WHAT IS ASKED: All of the material below is to be returned exactly.

---- DATA BLOCK

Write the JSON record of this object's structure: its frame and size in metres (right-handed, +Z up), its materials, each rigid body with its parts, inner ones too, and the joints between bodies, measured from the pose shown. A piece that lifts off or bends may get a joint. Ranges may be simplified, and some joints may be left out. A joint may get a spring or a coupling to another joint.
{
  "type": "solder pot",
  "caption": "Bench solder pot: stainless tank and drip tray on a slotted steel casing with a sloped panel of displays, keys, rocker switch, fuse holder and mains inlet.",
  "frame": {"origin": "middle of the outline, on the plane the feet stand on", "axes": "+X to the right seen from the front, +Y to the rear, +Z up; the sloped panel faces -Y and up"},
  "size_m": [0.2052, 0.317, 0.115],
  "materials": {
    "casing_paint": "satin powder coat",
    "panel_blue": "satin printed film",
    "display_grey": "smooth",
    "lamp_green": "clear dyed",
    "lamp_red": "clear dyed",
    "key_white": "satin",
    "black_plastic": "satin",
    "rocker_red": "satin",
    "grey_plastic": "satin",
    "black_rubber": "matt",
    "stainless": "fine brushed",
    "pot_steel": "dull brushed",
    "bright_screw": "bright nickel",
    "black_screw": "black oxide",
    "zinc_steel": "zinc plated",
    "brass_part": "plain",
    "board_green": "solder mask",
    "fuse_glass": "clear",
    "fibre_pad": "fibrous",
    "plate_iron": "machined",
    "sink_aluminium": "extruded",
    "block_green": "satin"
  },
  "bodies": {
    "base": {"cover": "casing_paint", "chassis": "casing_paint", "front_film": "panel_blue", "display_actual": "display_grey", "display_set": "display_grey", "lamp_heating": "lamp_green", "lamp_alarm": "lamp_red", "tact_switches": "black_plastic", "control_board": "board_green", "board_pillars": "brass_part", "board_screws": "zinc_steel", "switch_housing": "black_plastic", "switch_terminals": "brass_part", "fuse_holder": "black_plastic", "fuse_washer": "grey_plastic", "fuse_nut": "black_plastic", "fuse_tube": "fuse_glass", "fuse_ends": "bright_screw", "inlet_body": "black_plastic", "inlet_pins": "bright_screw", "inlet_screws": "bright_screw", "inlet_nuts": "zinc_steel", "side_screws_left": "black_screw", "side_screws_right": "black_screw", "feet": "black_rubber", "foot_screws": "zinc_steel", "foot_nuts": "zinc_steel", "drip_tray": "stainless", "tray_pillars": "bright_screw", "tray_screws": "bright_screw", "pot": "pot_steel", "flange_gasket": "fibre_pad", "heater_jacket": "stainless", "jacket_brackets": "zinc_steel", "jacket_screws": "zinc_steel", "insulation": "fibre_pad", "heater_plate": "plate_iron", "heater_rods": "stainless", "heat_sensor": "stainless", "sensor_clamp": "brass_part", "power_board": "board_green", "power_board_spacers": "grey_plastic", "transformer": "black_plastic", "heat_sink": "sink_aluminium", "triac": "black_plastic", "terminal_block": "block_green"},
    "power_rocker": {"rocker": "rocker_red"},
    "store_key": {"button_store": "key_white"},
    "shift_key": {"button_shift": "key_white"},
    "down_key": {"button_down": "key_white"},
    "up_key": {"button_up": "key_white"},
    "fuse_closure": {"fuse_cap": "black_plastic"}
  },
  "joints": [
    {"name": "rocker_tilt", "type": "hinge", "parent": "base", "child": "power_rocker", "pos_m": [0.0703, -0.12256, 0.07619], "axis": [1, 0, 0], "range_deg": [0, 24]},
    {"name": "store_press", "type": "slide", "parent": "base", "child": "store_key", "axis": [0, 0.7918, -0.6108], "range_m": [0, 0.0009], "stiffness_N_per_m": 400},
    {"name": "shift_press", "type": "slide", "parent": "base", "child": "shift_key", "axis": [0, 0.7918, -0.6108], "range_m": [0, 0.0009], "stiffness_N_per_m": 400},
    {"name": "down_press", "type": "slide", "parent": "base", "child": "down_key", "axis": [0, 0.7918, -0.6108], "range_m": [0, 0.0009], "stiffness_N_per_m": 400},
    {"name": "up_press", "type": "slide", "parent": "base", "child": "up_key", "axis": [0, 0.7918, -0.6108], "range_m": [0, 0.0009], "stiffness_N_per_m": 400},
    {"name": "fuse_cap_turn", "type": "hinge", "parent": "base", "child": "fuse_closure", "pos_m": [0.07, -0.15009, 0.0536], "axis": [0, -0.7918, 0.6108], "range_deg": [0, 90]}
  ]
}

--------

OUTPUT:
Write the JSON record of this object's structure: its frame and size in metres (right-handed, +Z up), its materials, each rigid body with its parts, inner ones too, and the joints between bodies, measured from the pose shown. A piece that lifts off or bends may get a joint. Ranges may be simplified, and some joints may be left out. A joint may get a spring or a coupling to another joint.
{
  "type": "solder pot",
  "caption": "Bench solder pot: stainless tank and drip tray on a slotted steel casing with a sloped panel of displays, keys, rocker switch, fuse holder and mains inlet.",
  "frame": {"origin": "middle of the outline, on the plane the feet stand on", "axes": "+X to the right seen from the front, +Y to the rear, +Z up; the sloped panel faces -Y and up"},
  "size_m": [0.2052, 0.317, 0.115],
  "materials": {
    "casing_paint": "satin powder coat",
    "panel_blue": "satin printed film",
    "display_grey": "smooth",
    "lamp_green": "clear dyed",
    "lamp_red": "clear dyed",
    "key_white": "satin",
    "black_plastic": "satin",
    "rocker_red": "satin",
    "grey_plastic": "satin",
    "black_rubber": "matt",
    "stainless": "fine brushed",
    "pot_steel": "dull brushed",
    "bright_screw": "bright nickel",
    "black_screw": "black oxide",
    "zinc_steel": "zinc plated",
    "brass_part": "plain",
    "board_green": "solder mask",
    "fuse_glass": "clear",
    "fibre_pad": "fibrous",
    "plate_iron": "machined",
    "sink_aluminium": "extruded",
    "block_green": "satin"
  },
  "bodies": {
    "base": {"cover": "casing_paint", "chassis": "casing_paint", "front_film": "panel_blue", "display_actual": "display_grey", "display_set": "display_grey", "lamp_heating": "lamp_green", "lamp_alarm": "lamp_red", "tact_switches": "black_plastic", "control_board": "board_green", "board_pillars": "brass_part", "board_screws": "zinc_steel", "switch_housing": "black_plastic", "switch_terminals": "brass_part", "fuse_holder": "black_plastic", "fuse_washer": "grey_plastic", "fuse_nut": "black_plastic", "fuse_tube": "fuse_glass", "fuse_ends": "bright_screw", "inlet_body": "black_plastic", "inlet_pins": "bright_screw", "inlet_screws": "bright_screw", "inlet_nuts": "zinc_steel", "side_screws_left": "black_screw", "side_screws_right": "black_screw", "feet": "black_rubber", "foot_screws": "zinc_steel", "foot_nuts": "zinc_steel", "drip_tray": "stainless", "tray_pillars": "bright_screw", "tray_screws": "bright_screw", "pot": "pot_steel", "flange_gasket": "fibre_pad", "heater_jacket": "stainless", "jacket_brackets": "zinc_steel", "jacket_screws": "zinc_steel", "insulation": "fibre_pad", "heater_plate": "plate_iron", "heater_rods": "stainless", "heat_sensor": "stainless", "sensor_clamp": "brass_part", "power_board": "board_green", "power_board_spacers": "grey_plastic", "transformer": "black_plastic", "heat_sink": "sink_aluminium", "triac": "black_plastic", "terminal_block": "block_green"},
    "power_rocker": {"rocker": "rocker_red"},
    "store_key": {"button_store": "key_white"},
    "shift_key": {"button_shift": "key_white"},
    "down_key": {"button_down": "key_white"},
    "up_key": {"button_up": "key_white"},
    "fuse_closure": {"fuse_cap": "black_plastic"}
  },
  "joints": [
    {"name": "rocker_tilt", "type": "hinge", "parent": "base", "child": "power_rocker", "pos_m": [0.0703, -0.12256, 0.07619], "axis": [1, 0, 0], "range_deg": [0, 24]},
    {"name": "store_press", "type": "slide", "parent": "base", "child": "store_key", "axis": [0, 0.7918, -0.6108], "range_m": [0, 0.0009], "stiffness_N_per_m": 400},
    {"name": "shift_press", "type": "slide", "parent": "base", "child": "shift_key", "axis": [0, 0.7918, -0.6108], "range_m": [0, 0.0009], "stiffness_N_per_m": 400},
    {"name": "down_press", "type": "slide", "parent": "base", "child": "down_key", "axis": [0, 0.7918, -0.6108], "range_m": [0, 0.0009], "stiffness_N_per_m": 400},
    {"name": "up_press", "type": "slide", "parent": "base", "child": "up_key", "axis": [0, 0.7918, -0.6108], "range_m": [0, 0.0009], "stiffness_N_per_m": 400},
    {"name": "fuse_cap_turn", "type": "hinge", "parent": "base", "child": "fuse_closure", "pos_m": [0.07, -0.15009, 0.0536], "axis": [0, -0.7918, 0.6108], "range_deg": [0, 90]}
  ]
}